Komisioner Komnas HAM, Roichawatul Aswidah mengatakan, sulit untuk membuktikan korban nyata dalam penyebaran paham atau ideologi tertentu, termasuk komunisme/Marxisme-Leninisme.
Hal itu membuat Roichawatul mempertanyakan masuknya tindak pidana terhadap penyebaran ideologi dalam draf rancangan Kitab Undang-Undang Hukum Pidana (HUKP) yang sedang digodok oleh pemerintah dan Dewan Perwakilan Rakyat.
"Negara demokratis dari hari ke hari mereka mengurangi rumusan-rumusan yang korban nyatanya tidak ada," ujar Roichawatul dalam sebuah diskusi di kawasan Cikini, Jakarta, Senin (22/8/2016).
"Karena rumusan pidana itu untuk melindungi hak asasi manusia warganya tentu korbannya harus riil.
Kalau korbannya tidak riil, itu harus dipertanyakan," kata dia.
Delik pidana terhadap ideologi tercantum dalam pasal 219-221. Pasal 219 dan 220 menyangkut penyebaran ajaran komunisme/Marxisme-Leninisme.
Sedangkan dalam pasal 221, menyangkut peniadaan dan penggantian ideologi Pancasila.
Dalam pasal 219 ayat 1 disebutkan bahwa setiap orang yang secara melawan hukum di muka umum dengan lisan, tulisan, melalui media apapun, menyebarkan atau mengembangkan ajaran komunisme/Marxisme-Leninisme dengan maksud mengubah atau mengganti Pancasila sebagai dasar negara, dipidana paling lama 7 tahun.
Dalam pasal 221 ayat 1, disebutkan bahwa setiap orang yang secara melawan hukum di muka umum menyatakan keinginannya dengan lisan, tulisan, atau melalui media apapun untuk meniadakan atau mengganti Pancasila sebagai dasar negara dipidana penjara paling lama lima tahun.
Roichawatul menjelaskan, dirumuskannya tindak pidana merupakan kewajiban negara dalam melindungi masyarakat.
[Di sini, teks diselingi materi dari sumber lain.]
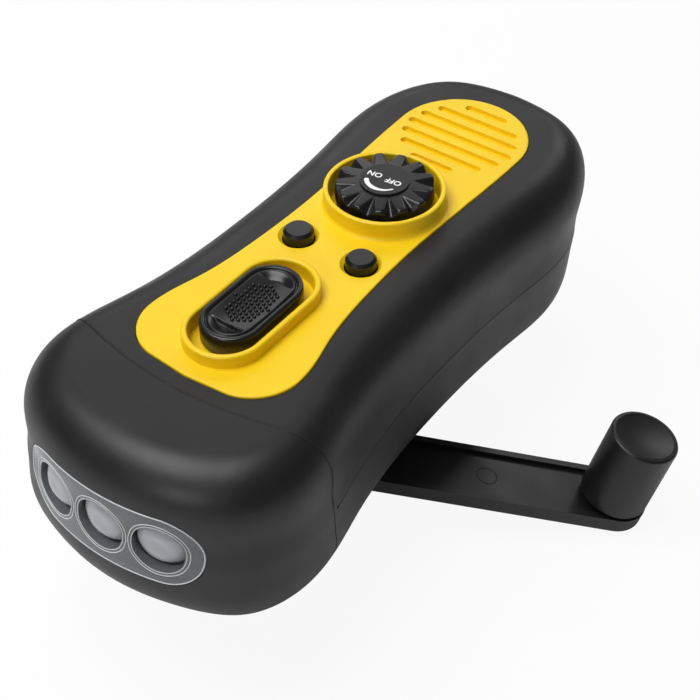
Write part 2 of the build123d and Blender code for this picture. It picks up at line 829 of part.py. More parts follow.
with BuildPart() as crank_hub:
    with BuildSketch(hub_plane.offset(hub_disc_bottom)):
        Circle(hub_radius)
    extrude(amount=hub_top - hub_disc_bottom)
    for side in (-1, 1):
        add(plan_slab(hub_plane, cheek_low, hub_disc_bottom, 2 * cheek_reach,
                      cheek_half - tongue_half - eye_gap,
                      centre_y=side * (cheek_half + tongue_half + eye_gap) / 2))
    fillet(crank_hub.faces().sort_by(Axis.Z)[0].edges() + crank_hub.faces().sort_by(Axis.Z)[1].edges(), 0.6)
    with BuildSketch(hub_plane.offset(hub_disc_bottom)):
        Circle(shaft_radius)
    extrude(amount=shaft_top - hub_disc_bottom)
    add(cross_rod(hinge_pin_radius, hub_radius), mode=Mode.SUBTRACT)
    with BuildSketch(hub_plane.offset(clip_z)):
        Circle(shaft_radius + 1.0)
        Circle(shaft_radius - clip_groove, mode=Mode.SUBTRACT)
    extrude(amount=clip_thickness, mode=Mode.SUBTRACT)

with BuildPart() as hinge_pin:
    add(cross_rod(hinge_pin_radius, cheek_half))

with BuildPart() as shaft_clip:
    with BuildSketch(hub_plane.offset(clip_z)):
        Circle(shaft_radius + clip_grip)
        Circle(shaft_radius - clip_groove, mode=Mode.SUBTRACT)
        with Locations((shaft_radius + clip_grip, 0)):
            Rectangle(2 * clip_grip, shaft_radius, mode=Mode.SUBTRACT)
    extrude(amount=clip_thickness)


def arm_outline(inset, height):
    """Outline of the arm's full-width part: soft square shoulder, round handle end."""
    with BuildSketch(arm_plane.offset(height)) as outline:
        with Locations((arm_shoulder + arm_corner + inset, arm_half - arm_corner - inset),
                       (arm_shoulder + arm_corner + inset, arm_corner + inset - arm_half)):
            Circle(arm_corner)
        with Locations((arm_length, 0)):
            Circle(arm_half - inset)
        make_hull()
    return outline.sketch


with BuildPart() as crank_arm:
    extrude(arm_outline(0.0, -arm_bottom), amount=arm_bottom + arm_top)
    fillet(crank_arm.faces().sort_by(Axis(hinge_point, arm_up))[0].edges(), arm_edge)
    extrude(arm_outline(arm_rib_width, arm_top - arm_channel_depth), amount=arm_channel_depth,
            mode=Mode.SUBTRACT)
    add(plan_slab(arm_plane, -arm_bottom, arm_top, arm_shoulder + arm_corner + tongue_heel,
                  2 * tongue_half, centre_x=(arm_shoulder + arm_corner - tongue_heel) / 2))
    fillet(crank_arm.faces().sort_by(Axis(hinge_point, arm_out))[0].edges().filter_by(
        GeomType.LINE).sort_by(Axis(hinge_point, arm_up))[:1], arm_bottom * 0.7)
    with BuildSketch(arm_plane.offset(-arm_bottom)):
        with Locations((arm_length, 0)):
            Circle(post_radius)
    extrude(amount=arm_bottom + arm_top, mode=Mode.SUBTRACT)
    add(cross_rod(hinge_pin_radius + run_gap, cheek_half), mode=Mode.SUBTRACT)

with BuildPart() as handle_post:
    with BuildSketch(handle_plane.offset(-arm_top - arm_bottom)):
        Circle(post_radius)
    extrude(amount=arm_top + arm_bottom + post_top)
    with BuildSketch(handle_plane.offset(post_top)):
        Circle(post_head_radius)
    extrude(amount=post_head)
    fillet(handle_post.edges().group_by(Axis(handle_plane.origin, arm_up))[-1], post_head * 0.3)

with BuildPart() as handle_sleeve:
    with BuildSketch(handle_plane.offset(handle_gap)):
        Circle(handle_radius)
        Circle(post_radius + run_gap, mode=Mode.SUBTRACT)
    extrude(amount=handle_length)
    with BuildSketch(handle_plane.offset(post_top - handle_gap)):
        Circle(post_head_radius + slide_gap)
    extrude(amount=handle_length, mode=Mode.SUBTRACT)
    with BuildSketch(handle_plane.offset(handle_gap + handle_length - handle_cap_depth)):
        Circle(handle_cap_radius)
    extrude(amount=handle_cap_depth, mode=Mode.SUBTRACT)
    fillet(handle_sleeve.edges().filter_by(GeomType.CIRCLE).sort_by(SortBy.RADIUS)[-2:], handle_edge)

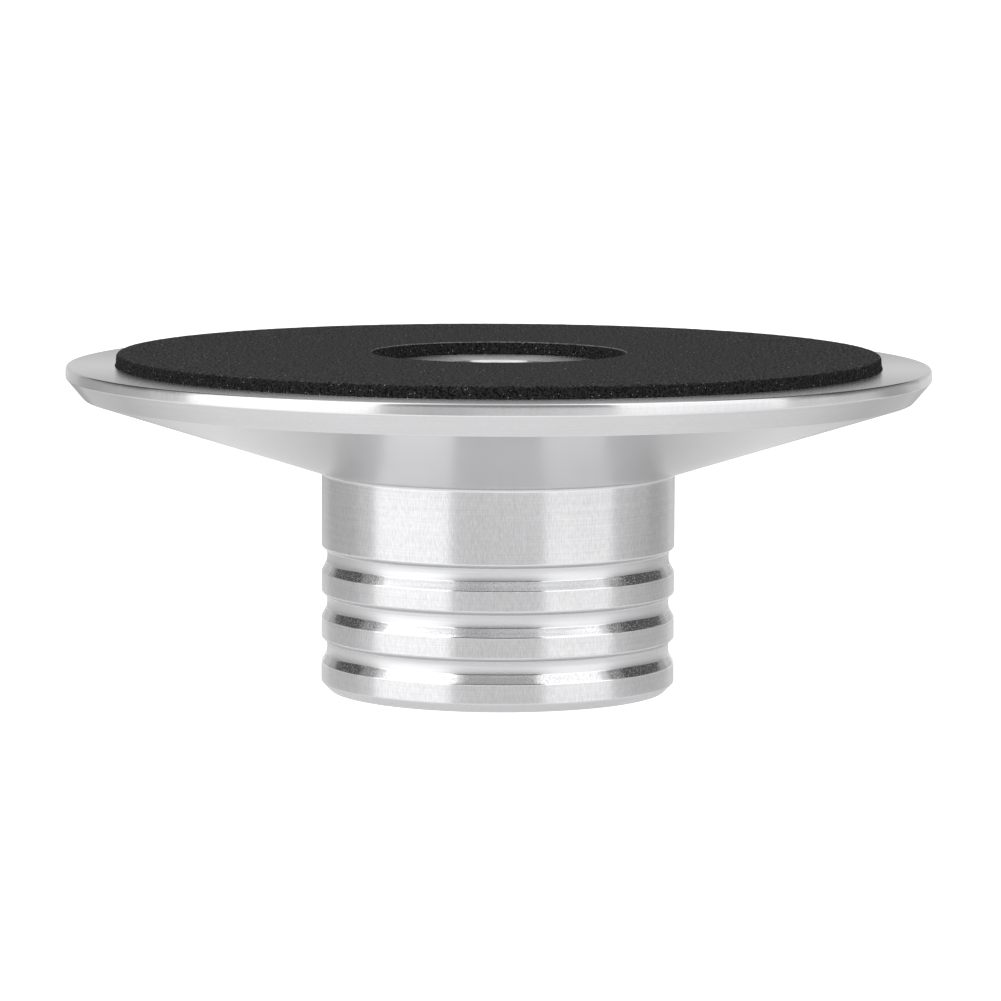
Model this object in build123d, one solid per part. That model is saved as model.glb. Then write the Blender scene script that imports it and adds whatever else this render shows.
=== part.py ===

Rumusan delik dalam KUHP, lanjut dia, sejatinya melindunginya masyarakat agar tidak adanya hak yang dilanggar.
"Jangan sampai buat rumusan pidana yang nantinya melanggar hak atau mempidana manusia," ucap Roichawatul.
Roichawatul menyebutkan hak untuk memiliki keyakinan dan pemikiran dalam konstitusi merupakan hak yang tidak dapat dikurangi dalam keadaan apapun.
"Artinya tidak bisa mengatur pemikiran orang.
Itu pasti tidak akan bisa.
Manifes pemikiran bisa diatur tapi harus secara demokratis," ujar Roichawatul.